## SUPPLIED INFORMATION
== == ==
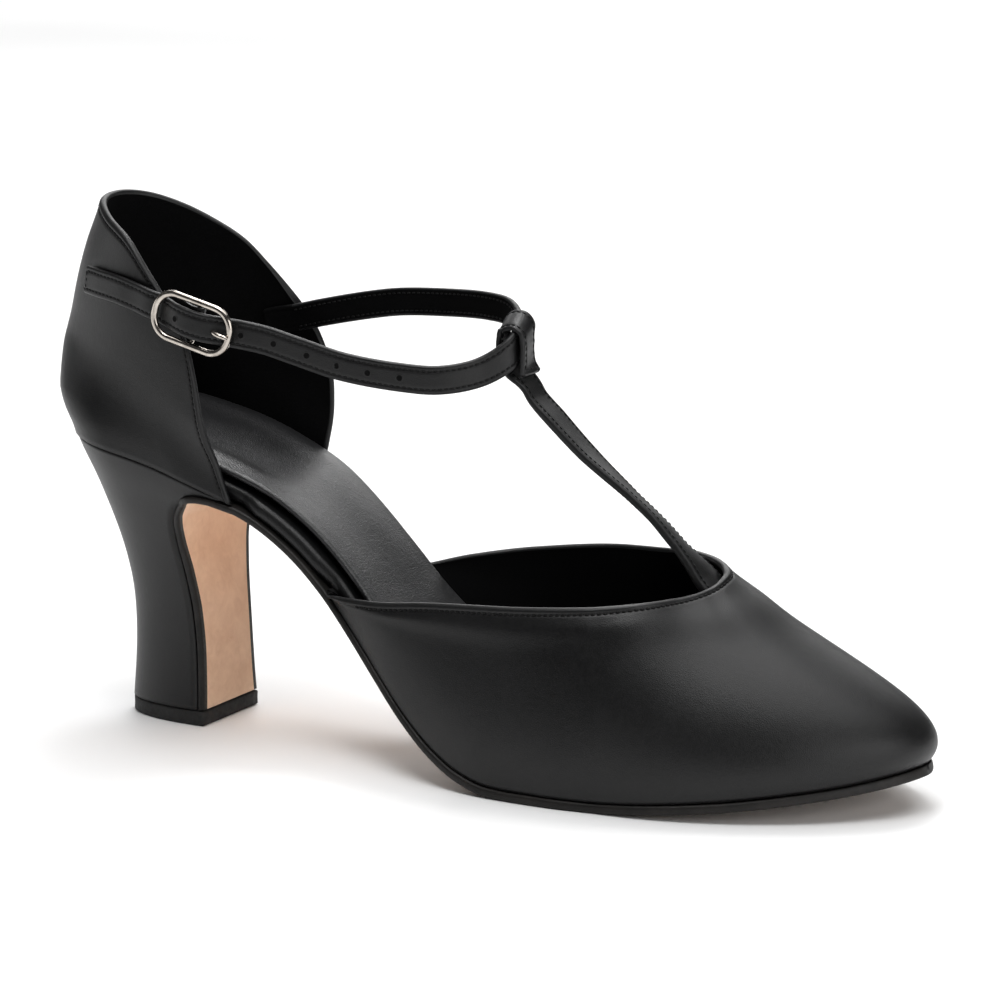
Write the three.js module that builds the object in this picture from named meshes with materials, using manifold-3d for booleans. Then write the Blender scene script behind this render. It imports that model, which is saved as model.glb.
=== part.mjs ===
// A right character shoe: a closed-toe court shoe with open sides, a T-strap and
// a buckled ankle strap, on a flared heel whose breast is covered by the outsole.
// Millimetres, +Z up, +X to the toe, +Y to the inner (medial) side.

import * as THREE from "three";
import { mergeVertices } from "three/addons/utils/BufferGeometryUtils.js";
import Module from "manifold-3d";

const wasm = await Module();
wasm.setup();

// Driving dimensions.
const shoeLength = 236;
const heelHeight = 76;
const heelWidth = 51;
const ballWidth = 80;
const vampHeight = 51;
const counterHeight = 55;
const upperWall = 1.7;
const forefootSole = 2.3;
const waistSole = 1.8;
const shankGap = 4;
const soleMargin = 0.5;
const boardThickness = 3.8;
const sockThickness = 1.8;
const sockInset = 1.3;
const sockCup = 1.2;
const tipThickness = 3.8;
const heelBaseWidth = 27;
const heelPitch = 45;
const strapWidth = 7;
const strapThickness = 1.6;
const instepWidth = 9.5;
const instepThickness = 1.8;
const loopWidth = 8.2;
const loopThickness = 1.3;
const loopSlack = 0.8;
const throatWidth = 11;
const throatCrown = 1.1;
const tabWidth = 8.8;
const tabThickness = 0.7;
const slotWidth = 2.4;
const buckleLength = 22.5;
const buckleHeight = 12.6;
const buckleCorner = 5;
const buckleAlong = 0.230;
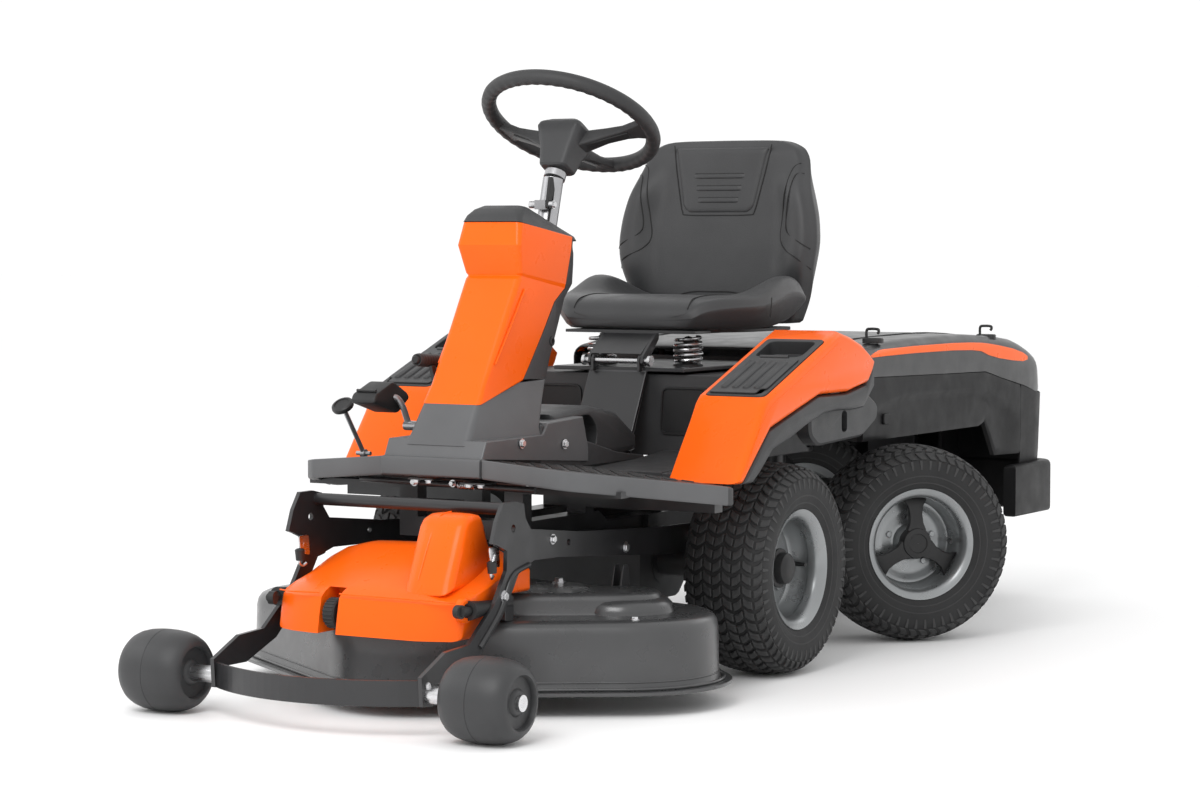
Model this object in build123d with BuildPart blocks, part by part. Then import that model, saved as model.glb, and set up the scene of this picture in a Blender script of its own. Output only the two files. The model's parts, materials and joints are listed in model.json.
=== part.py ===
from build123d import *
import math
import os

os.makedirs("parts", exist_ok=True)

# Articulated riding lawn mower with a front-mounted three-blade deck.
# X: left-hand side of the machine is +X.  Y: the deck is towards -Y, the
# engine towards +Y.  Z: up, ground at 0.  Geometry is laid out from the
# front axle and moved to the middle of the footprint when it is written.
ORIGIN_X = 36.0
ORIGIN_Y = 206.0

# ---- driving dimensions, millimetres ----
TYRE_R = 203.5
TYRE_W = 170.0
RIM_SEAT_R = 101.6
TRACK_HALF = 360.0
WHEELBASE = 887.0
PIVOT_Y = 703.5
STEER_REST = -43.45
AXLE_Z = 203.5
SHAFT_R = 12.5
RUN_GAP = 0.05
LIFT_Y = -40.0
LIFT_Z = 262.0
CROSS_Y = -670.0
CROSS_Z = 361.0
SIDE_X = 214.0
ROLLER_X = 338.0
ROLLER_Y = -954.0
ROLLER_R = 73.0
DECK_TOP = 166.0
DECK_RIM = 40.0
LOBE_R = 172.0
FLANGE_R = 197.0
SPINDLES = [(305.0, -450.0), (0.0, -650.0), (-305.0, -450.0)]
BLADE_HALF = 163.0
WHEEL_C = (0.0, -129.0, 1059.0)
WHEEL_TILT = 29.2
WHEEL_R = 164.0
HINGE_Y = 50.0
HINGE_Z = 592.0
HOOD_HINGE_Y = 1446.0
HOOD_HINGE_Z = 474.0
TRAY_SLOPE = 20.7

STEER = (
    Location((0, PIVOT_Y, 0))
    * Location((0, 0, 0), (0, 0, STEER_REST))
    * Location((0, -PIVOT_Y, 0))
)


def side_prism(points, x0, x1, mode=Mode.ADD):
    """Side profile in (y, z), extruded across the machine from x0 to x1."""
    with BuildSketch(Plane.YZ.offset(min(x0, x1))) as profile:
        Polygon(*points)
    return extrude(profile.sketch, amount=abs(x1 - x0), mode=mode)


def plan_prism(points, z0, z1, mode=Mode.ADD):
    """Plan profile in (x, y), extruded up from z0 to z1."""
    with BuildSketch(Plane.XY.offset(z0)) as profile:
        Polygon(*points)
    return extrude(profile.sketch, amount=z1 - z0, mode=mode)


def block(x0, x1, y0, y1, z0, z1, mode=Mode.ADD):
    """Rectangular block between two corners."""
    return plan_prism([(x0, y0), (x1, y0), (x1, y1), (x0, y1)], z0, z1, mode)


def rod(p0, p1, radius, mode=Mode.ADD):
    """Round bar between two points."""
    span = Vector(*p1) - Vector(*p0)
    with BuildSketch(Plane(origin=p0, z_dir=span)) as section:
        Circle(radius)
    return extrude(section.sketch, amount=span.length, mode=mode)


def turned(points, mode=Mode.ADD):
    """Profile in (x, radius) turned about the X axis through the origin."""
    with BuildSketch(Plane.XY) as section:
        Polygon(*points)
    return revolve(section.sketch, axis=Axis.X, mode=mode)


def bent_rod(points, radius, bend, mode=Mode.ADD):
    """Round bar along a path of straight runs with bent corners."""
    with BuildLine() as path:
        FilletPolyline(*points, radius=bend)
    start = Vector(*points[0])
    with BuildSketch(Plane(origin=start, z_dir=Vector(*points[1]) - start)) as section:
        Circle(radius)
    return sweep(section.sketch, path=path.line, mode=mode)


def write(shape, name, place=None):
    """Moves a finished piece to the footprint origin and writes its STEP."""
    placed = shape if place is None else shape.moved(place)
    placed = placed.moved(Location((-ORIGIN_X, -ORIGIN_Y, 0)))
    placed.label = name
    export_step(placed, f"parts/{name}.step")


# ================= chassis =================
with BuildPart() as main_frame:
    rail = [(-520, 286), (-520, 322), (-250, 322), (-220, 302), (150, 302), (330, 470), (1330, 470),
            (1330, 430), (348, 430), (168, 262), (-160, 262), (-250, 286)]
    side_prism(rail, 95, 135)
    block(135, 145, -80, 0, 234, 302)
    block(95, 135, -520, -490, 302, 385.5)
    block(135, 340, -520, -490, 374, 385.5)
    block(95, 135, -300, -270, 302, 356)
    block(135, 410, -300, -270, 334, 356)
    mirror(about=Plane.YZ)
    block(-95, 95, -520, -480, 286, 322)
    block(-95, 95, 100, 140, 266, 302)
    block(-95, 95, 640, 767, 430, 442)
    block(-95, 95, 1290, 1330, 430, 470)
    block(-95, 95, 480, 510, 434, 466)
    rod((0, PIVOT_Y, 425), (0, PIVOT_Y, 445), 22, mode=Mode.SUBTRACT)
    for tab_y in (560, 1220):
        block(-344, -130, tab_y, tab_y + 20, 452, 464)
        block(130, 344, tab_y, tab_y + 20, 452, 464)
    side_prism([(500, 466), (500, 470), (845, 470), (845, 466)], -340, -130)
    side_prism([(500, 466), (500, 470), (845, 470), (845, 466)], 130, 340)
    hinge_arm = [(1330, 440), (1400, 452), (1452, 466), (1456, 474), (1450, 481), (1440, 480),
                 (1396, 470), (1330, 470)]
    side_prism(hinge_arm, -30, -20)
    side_prism(hinge_arm, 20, 30)
    rod((-44, HOOD_HINGE_Y, HOOD_HINGE_Z), (44, HOOD_HINGE_Y, HOOD_HINGE_Z), 4)
write(main_frame.part, "main_frame")

with BuildPart() as kingpin:
    rod((0, PIVOT_Y, 240), (0, PIVOT_Y, 452), 22)
    rod((0, PIVOT_Y, 416), (0, PIVOT_Y, 430), 66)
    rod((0, PIVOT_Y, 236), (0, PIVOT_Y, 256), 36)
write(kingpin.part, "kingpin")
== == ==
## WHAT IS REQUIRED
In the listing above, reproduce the first line and each one after it through the line that contains "inner (medial) side.".

## SOLVED PROBLEM
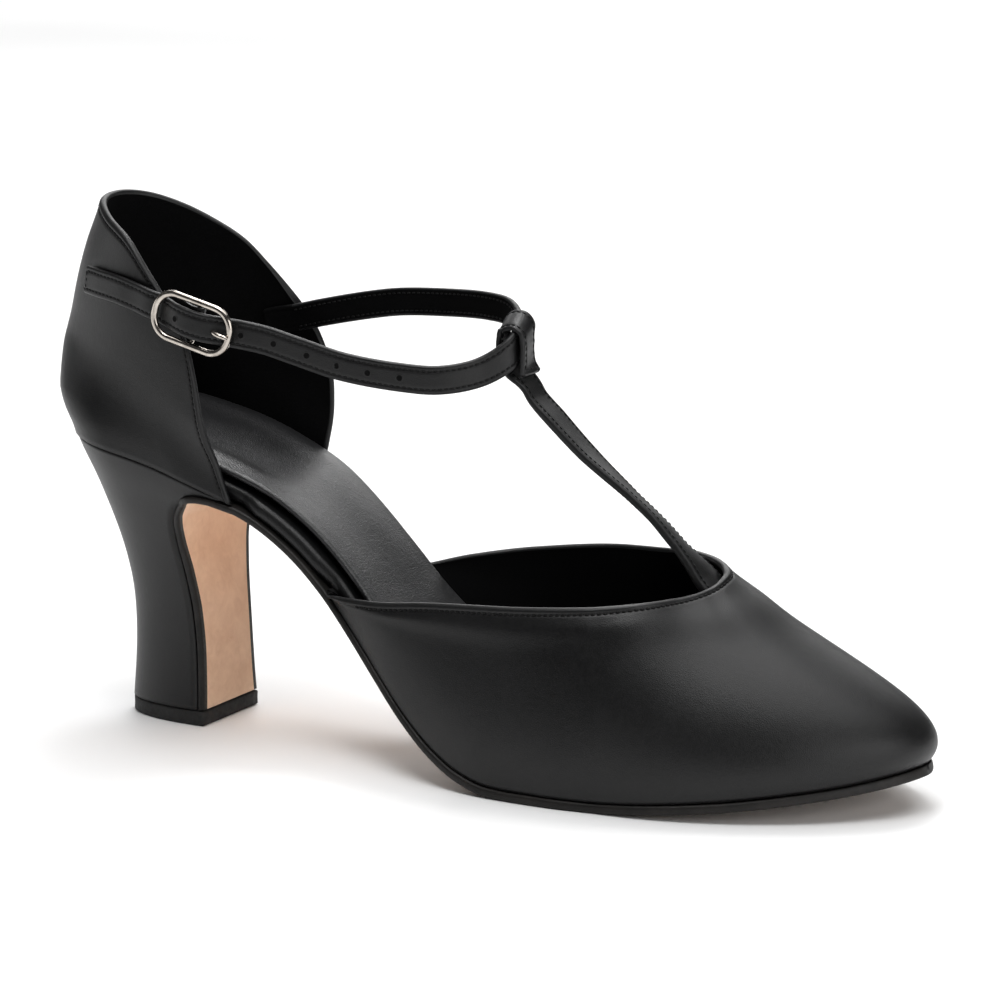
Write the three.js module that builds the object in this picture from named meshes with materials, using manifold-3d for booleans. Then write the Blender scene script behind this render. It imports that model, which is saved as model.glb.
=== part.mjs ===
// A right character shoe: a closed-toe court shoe with open sides, a T-strap and
// a buckled ankle strap, on a flared heel whose breast is covered by the outsole.
// Millimetres, +Z up, +X to the toe, +Y to the inner (medial) side.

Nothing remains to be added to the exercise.